In the early nineteen-sixties, the Royal Canadian Air Force issued a pamphlet on isometrics, a form of exercise that enjoyed a short and frankly unfortunate vogue with my father, in Des Moines, Iowa. The idea of isometrics was that you used any unyielding object, like a tree or a wall, and pressed against it with all your might from various positions to tone and strengthen different groups of muscles. Since everybody already has access to trees and walls, you didn’t need to invest in a lot of costly equipment, which I expect is what attracted my dad.

What made it unfortunate in my father’s case is that he would do it on airplanes. At some point in every flight, he would stroll back to the galley area or the space by the emergency exit and, taking up the posture of someone trying to budge a heavy piece of machinery, an industrial printing press, say, begin to push with his shoulder or back against the outer wall of the plane, grunting the while in a low and preoccupied manner. Since it looked uncannily, if unfathomably as if he were trying to force a hole in the side of the plane, this naturally drew attention. Businessmen would stare over the tops of their reading glasses; a stewardess would pop her head out of the galley and likewise stare, but with a certain cold caution, as if remembering some aspect of her training which she had not previously been called upon to implement.

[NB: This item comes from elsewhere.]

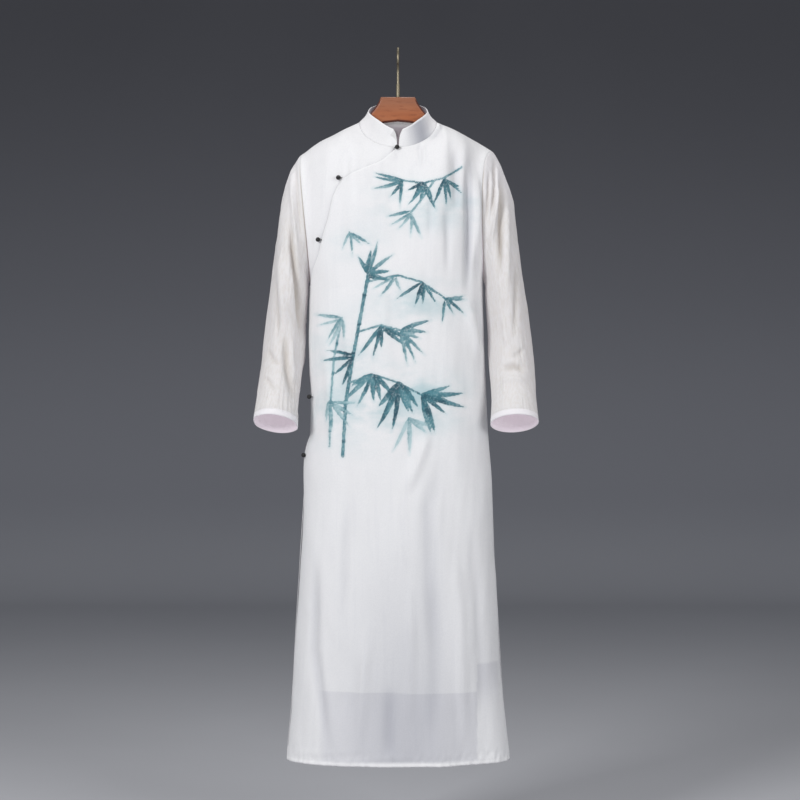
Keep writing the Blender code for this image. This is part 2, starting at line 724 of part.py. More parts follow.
def sleeve_surface(turn, along, side):
    """A sleeve's outer surface. along is 0 at the armhole, CAP_SHARE below the cap, 1 at the cuff."""
    rows = SLEEVE[side][::-1]
    top, bottom = rows[-1].z, rows[0].z
    turn, along = np.broadcast_arrays(turn, along)
    in_cap = np.clip(along / CAP_SHARE, 0, 1)
    leave = sleeve_leave(turn, side)
    along_hole = armhole_along(turn, side)
    off = unit(leave - along_hole * (leave * along_hole).sum(axis=-1, keepdims=True))
    start = armhole_point(turn, side) + off * CAP_SEAM
    end = ring_points(rows, side, np.full(turn.shape, top), turn)
    length = np.linalg.norm(end - start, axis=-1, keepdims=True)
    arrive = unit(stack(side * CAP_SLANT, 0.0, -1.0)) * length
    cap = hermite(start, end, leave * length * CAP_PULL, arrive, in_cap)
    below = np.clip((along - CAP_SHARE) / (1 - CAP_SHARE), 0, 1)
    arm = ring_points(rows, side, top + (bottom - top) * below, turn)
    return np.where((along < CAP_SHARE)[..., None], cap, arm)


def make_sleeve(name, side):
    """A set-in sleeve: a tube of cloth from the armhole to the turned hem at the cuff."""
    turn = np.concatenate([[0.0], YOKE_ROWS / 2, 1 - YOKE_ROWS[-2::-1] / 2])
    below = 1 - HEM_BAND / ARM_LENGTH * np.array([HEM_STEP, 1.0]) * (1 - CAP_SHARE)
    along = np.concatenate([
        np.linspace(0, CAP_SHARE, CAP_RINGS),
        np.linspace(CAP_SHARE, below[0], ARM_RINGS)[1:],
        [below[1], 1.0],
    ])
    grid = sleeve_surface(turn[None, :], along[:, None], side)
    outward = grid_normal(grid, True) * side
    inward = -outward
    inward[0] = armhole_inward(turn, side)
    facing = (grid[..., 1] < grid[..., 1].mean(axis=1, keepdims=True)) * 1.0
    folds = relief(grid, SLEEVE_FOLDS[side]) * facing * ramp(0.0, CAP_CALM, along)[:, None]
    band = HEM_BAND_RISE * (along >= below[1] - 1e-6)[:, None]
    outer = grid - inward * (folds + band)[..., None]
    inner = outer + inward * (WALL + band)[..., None]
    return wall(name, outer, inner, "crepe", ring=True)


def collar_turns():
    """The angles round the neck at which the collar meets the panels' own columns."""
    outer = front_columns(1.0)
    outer = outer[(outer > 0) & (outer < NECK_ACROSS - 1e-9)]
    front = 90 * NECK_COLUMNS[1:-1] / NECK_ACROSS
    back = 180 - 90 * NECK_COLUMNS / NECK_ACROSS
    right = np.concatenate([front, back[::-1]])
    left = np.concatenate([back[1:], 90 * outer[::-1] / NECK_ACROSS])
    return right, left


def collar_row(rise):
    """The collar's outer surface at a share of its height, from one front corner to the other."""
    right, left = collar_turns()
    gap = COLLAR_SLIT + COLLAR_SPREAD * rise + COLLAR_CORNER * rise**COLLAR_CORNER_POWER
    first = math.degrees(math.asin(gap / RIM_HALF_WIDTH))
    base_first = math.degrees(math.asin(COLLAR_SLIT / RIM_HALF_WIDTH))
    squeeze = (180 - first) / (180 - base_first)
    angle = np.concatenate([[base_first], right, left, [base_first]])
    angle = 180 - (180 - angle) * squeeze
    side = np.concatenate([np.full(len(right) + 1, -1.0), np.full(len(left) + 1, 1.0)])
    low, high = neck_point(angle), rim_point(angle)
    low = low + collar_up(angle) * COLLAR_SEAM
    points = low + (high - low) * rise
    points[..., 2] -= COLLAR_BOW * math.sin(math.pi * rise) * np.sin(np.radians(angle)) ** 2
    points[..., 0] *= side
    return points, angle, side


def make_collar():
    """The stand collar, one band with its slit and rounded corners at the centre front."""
    rows = [collar_row(rise) for rise in (0.0, 0.3, 0.55, 0.76, 0.9, 1.0)]
    grid = np.array([row[0] for row in rows])
    inward = grid_normal(grid, False)
    middle = np.array([0.0, 0.0, grid[..., 2].mean()])
    if ((middle - grid) * inward).sum() < 0:
        inward = -inward
    _, angle, side = rows[0]
    inward[0] = [neck_inward(np.array([a]), s)[0] for a, s in zip(angle, side)]
    return wall("collar", grid, grid + inward * COLLAR_WALL, "cloth")


def nearest_to(points, x, z):
    """The row and column of the point of a grid that is seen closest to this place."""
    gap = (points[..., 0] - x) ** 2 + (points[..., 2] - z) ** 2
    return np.unravel_index(np.argmin(gap), gap.shape)


def make_button(name, x, z, lift):
    """A ball button whose centre is seen at this place, lifted off the body's plain surface."""
    across, up = np.meshgrid(np.linspace(-1, 0, SEARCH_ACROSS), np.linspace(-1, 1, SEARCH_UP))
    surface = body_point(across, up, -1.0)
    centres = surface + body_normal(across, up, -1.0) * (BUTTON_RADIUS + lift)
    place = centres[nearest_to(centres, x, z)]
    ball = bmesh.new()
    bmesh.ops.create_uvsphere(ball, u_segments=12, v_segments=8, radius=BUTTON_RADIUS)
    mesh = bpy.data.meshes.new(name)
    ball.to_mesh(mesh)
    ball.free()
    mesh.shade_smooth()
    made = add(bpy.data.objects.new(name, mesh), "button")
    made.location = Vector(place)
    return made


def make_hanger():
    """A flat wooden hanger: a high neck with hollow sides that runs out into two arms."""
    left, right = ([
        (side * x, z + (HANGER_SEAT[side] if x >= ARM_START else 0.0)) for x, z in HANGER_HALF
    ] for side in (1, -1))
    outline = left + right[-2:0:-1]
    shape = bpy.data.curves.new("hanger_body", "CURVE")
    shape.dimensions = "2D"
    shape.fill_mode = "BOTH"
    shape.extrude = HANGER_THICK / 2 - HANGER_EDGE
    shape.bevel_depth = HANGER_EDGE
    shape.bevel_resolution = 1
    shape.offset = -HANGER_EDGE
    line = shape.splines.new("POLY")
    line.points.add(len(outline) - 1)
    for point, (x, z) in zip(line.points, outline):
        point.co = (x, z, 0, 1)
    line.use_cyclic_u = True
    hanger = add(bpy.data.objects.new("hanger_body", shape), "wood")
    hanger.rotation_euler = (math.pi / 2, 0, 0)
    return hanger


def hook_path():
    """The hook's centre line: a stem that bends forward, over the top and down behind."""
    radius = HOOK_INNER + HOOK_WIRE
    centre = -HOOK_INNER
    turn_in = math.radians(HOOK_LEAN)
    foot = centre + radius * math.cos(math.pi - turn_in) - radius * math.sin(turn_in)
    points = [(0.0, 0.0, HANGER_TOP + SEAM), (0.0, 0.0, (HANGER_TOP + foot) / 2)]
    for step in range(BEND_STEPS):
        angle = turn_in * step / BEND_STEPS
        points.append((0.0, -radius * (1 - math.cos(angle)), foot + radius * math.sin(angle)))
    start, end = math.pi - turn_in, -math.radians(HOOK_END_ANGLE)
    for step in range(CROOK_STEPS + 1):
        angle = start + (end - start) * step / CROOK_STEPS
        points.append((0.0, -radius * math.sin(angle), centre + radius * math.cos(angle)))
    return points


def wire(name, points, radius, kind):
    shape = bpy.data.curves.new(name, "CURVE")
    shape.dimensions = "3D"
    shape.bevel_depth = radius
    shape.bevel_resolution = 2
    shape.use_fill_caps = True
    line = shape.splines.new("POLY")
    line.points.add(len(points) - 1)
    for point, place in zip(line.points, points):
        point.co = (*place, 1)
    return add(bpy.data.objects.new(name, shape), kind)


def make_ferrule():
    """A short sleeve round the foot of the hook, a profile turned about the stem."""
    inner = HOOK_WIRE + SEAM
    low, high = HANGER_TOP + SEAM, FERRULE_TOP
    edge = FERRULE_EDGE
    profile = (
        (inner, high), (FERRULE_RADIUS - edge, high), (FERRULE_RADIUS, high - edge),
        (FERRULE_RADIUS, low), (inner, low), (inner, high),
    )
    shape = bmesh.new()
    points = [shape.verts.new((x, 0, z)) for x, z in profile[:-1]]
    for start, end in zip(points, points[1:] + points[:1]):
        shape.edges.new((start, end))
    mesh = bpy.data.meshes.new("hook_ferrule")
    shape.to_mesh(mesh)
    shape.free()
    ferrule = add(bpy.data.objects.new("hook_ferrule", mesh), "metal")
    screw = ferrule.modifiers.new("turn", "SCREW")
    screw.steps = 20
    screw.render_steps = 20
    screw.use_merge_vertices = True
    screw.merge_threshold = 0.00001
    return ferrule


for old in list(bpy.data.objects):
    bpy.data.objects.remove(old, do_unlink=True)
parts = bpy.data.collections.new("hanfu_robe_on_hanger")
bpy.context.scene.collection.children.link(parts)

make_front()
make_under_panel()
make_back()
make_lining("lining_front", -1, FRONT_COLUMNS)
make_lining("lining_back", 1, BACK_COLUMNS)
make_sleeve("sleeve_picture_left", -1)
make_sleeve("sleeve_picture_right", 1)
make_collar()
for button in BUTTONS:
    make_button(*button)
make_hanger()
wire("hook", hook_path(), HOOK_WIRE, "metal")
make_ferrule()
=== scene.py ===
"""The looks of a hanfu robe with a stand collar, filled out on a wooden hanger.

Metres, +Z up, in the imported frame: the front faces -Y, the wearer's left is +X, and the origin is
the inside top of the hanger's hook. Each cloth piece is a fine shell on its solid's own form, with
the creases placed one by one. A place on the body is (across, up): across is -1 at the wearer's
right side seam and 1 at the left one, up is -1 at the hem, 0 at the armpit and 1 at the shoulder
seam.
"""

import math
from collections import namedtuple

import bmesh
import bpy
import numpy as np
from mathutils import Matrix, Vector


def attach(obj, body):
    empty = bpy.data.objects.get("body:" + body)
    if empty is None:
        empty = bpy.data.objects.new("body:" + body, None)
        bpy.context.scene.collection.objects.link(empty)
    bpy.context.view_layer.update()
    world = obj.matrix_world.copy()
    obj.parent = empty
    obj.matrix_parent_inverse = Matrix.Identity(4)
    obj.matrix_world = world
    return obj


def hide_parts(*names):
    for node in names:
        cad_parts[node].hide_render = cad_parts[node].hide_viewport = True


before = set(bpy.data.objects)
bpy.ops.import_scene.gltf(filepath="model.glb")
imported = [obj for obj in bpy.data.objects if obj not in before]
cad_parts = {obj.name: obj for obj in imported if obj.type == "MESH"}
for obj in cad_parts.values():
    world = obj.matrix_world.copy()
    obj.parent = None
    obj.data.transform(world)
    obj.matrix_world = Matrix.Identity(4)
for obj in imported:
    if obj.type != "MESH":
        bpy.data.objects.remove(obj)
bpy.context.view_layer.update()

# Heights and cloth
HEM = -1.519
ARMPIT = -0.4945
SLIT_TOP = -0.870
LINING_HEM = -1.365
LINING_TOP = -0.940
UNDER_PANEL_END = -0.880
CLOTH = 0.0011
LINING_CLOTH = 0.0007
COLLAR_WALL = 0.0020
LAP = 0.0024
LINING_DEPTH = 0.0024
CUFF_HEM = 0.013
HEM_TURN = 0.011

# Shoulders and neck
SHOULDER_X = {-1: -0.2100, 1: 0.2040}
SHOULDER_Z = {-1: -0.2280, 1: -0.2190}
ARMHOLE_INWARD = {-1: -0.010, 1: 0.125}
ARMHOLE_DEPTH = 0.50
NECK_ACROSS = 0.36
NECK_HALF_WIDTH = 0.083
NECK_FRONT = 0.075
NECK_BACK = 0.068
RIM_HALF_WIDTH = 0.064
RIM_FRONT = 0.064
RIM_BACK = 0.052
SECTION_POWER = 2.3

# Side slits
SLIT_TUCK = {-1: 0.0065, 1: 0.0020}
SLIT_PART = 0.0060
SLIT_OPENS = 0.12
SLIT_FADE = 10

# Collar
COLLAR_SLIT = 0.0013
COLLAR_SPREAD = 0.0022
COLLAR_CORNER = 0.0065
COLLAR_CORNER_POWER = 6
COLLAR_BOW = 0.0025

# The pull with which a column of the body leaves the armpit's section and arrives at the top
SIDE_LEAN = 0.25
SIDE_DROP = 0.45
SHOULDER_PULL = 0.37
SHOULDER_SPREAD = 0.16
SHOULDER_LIFT = 0.50
SHOULDER_BOW = 0.0035
NECK_PULL = 0.10
NECK_PULL_SIDE = 0.27
NECK_RISE = 0.25
NECK_RISE_SIDE = 0.17

# The inner front under the outer one, and the outer one's rise over it
UNDER_REACH = 0.24
UNDER_SIDE = -0.74
UNDER_TAPER = 0.15
LAST_FREE = 0.95
LAP_START = 0.12
LAP_END = 0.42
LAP_FADE = 0.07

# Hanger, hook, buttons and thread
HANGER_THICK = 0.013
HANGER_EDGE = 0.005
HOOK_WIRE = 0.0028
HOOK_INNER = 0.0195
HOOK_END_ANGLE = 118.0
HOOK_LEAN = 60.0
HANGER_TOP = -0.1015
ARM_START = 0.100
HANGER_SEAT = {-1: 0.0010, 1: 0.0020}
BUTTON_RADIUS = 0.0050
CORD_RADIUS = 0.0006
THREAD_RADIUS = 0.00022
# A stitch's length and the gap to the next
HEM_STITCH = (0.0030, 0.0032)
CUFF_STITCH = (0.0026, 0.0024)

# Camera: how far off it stands, and how wide a strip it sees at the hook's depth
CAMERA_AWAY = 4.0
SEEN_WIDTH = 1.72
SENSOR_WIDTH = 36.0

Station = namedtuple("Station", "height half_width front_depth back_depth shift")
BODY = (
    Station(-1.5190, 0.2397, 0.1180, 0.1160, -0.0010),
    Station(-1.3870, 0.2273, 0.1155, 0.1130, -0.0015),
    Station(-1.2210, 0.2177, 0.1135, 0.1100, -0.0020),
    Station(-1.0965, 0.2100, 0.1120, 0.1080, -0.0020),
    Station(-0.9245, 0.2010, 0.1110, 0.1060, 0.0000),
    Station(-0.8686, 0.1960, 0.1105, 0.1055, 0.0000),
    Station(-0.8170, 0.1905, 0.1100, 0.1045, 0.0020),
    Station(-0.6990, 0.1880, 0.1095, 0.1030, 0.0000),
    Station(-0.5375, 0.1850, 0.1115, 0.1050, -0.0025),
    Station(-0.4945, 0.1855, 0.1120, 0.1060, -0.0030),
)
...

Seeing this, my father would straighten up and smile and briefly outline the engaging principles behind isometrics. Then he would give a demonstration to an audience that swiftly consisted of no one. He seemed curiously incapable of feeling embarrassment in such situations, but that was all right, because I always felt enough for both of us—indeed, enough for us and all the other passengers, the airline and its employees, and the whole of whatever state we were flying over.

Two things made these undertakings tolerable. The first was that back on solid ground my dad wasn’t half as foolish. The second was that the purpose of these trips was always to go to a big city, stay in a nice hotel, and attend ballgames, and that excused a very great deal. My dad was a sportswriter for the Des Moines Register and often took me along on trips through the Midwest. Sometimes these were car trips to places like Sioux City or Cedar Rapids, but at least once a summer, sometimes more, we flew to St. Louis or Milwaukee or Chicago to take in a home stand. It was a kind of working holiday for my dad.

Baseball was part of a simpler universe in those days, and I was allowed to go with him into the clubhouse and dugout and even onto the field before the games. I had my hair tousled by Stan Musial. I handed Willie Mays a ball that had skittered past him while playing catch. I lent my binoculars to Harvey Kuenn so that he could scope some distant blonde in the lower deck. I sat in a nearly airless clubhouse beside Ernie Banks, naked but for a towel, as he autographed box after box of new white baseballs, each box containing a dozen balls. When he had finished with one box, I would hand him another, and he would thank me with a kindly smile. I knew my life was blessed.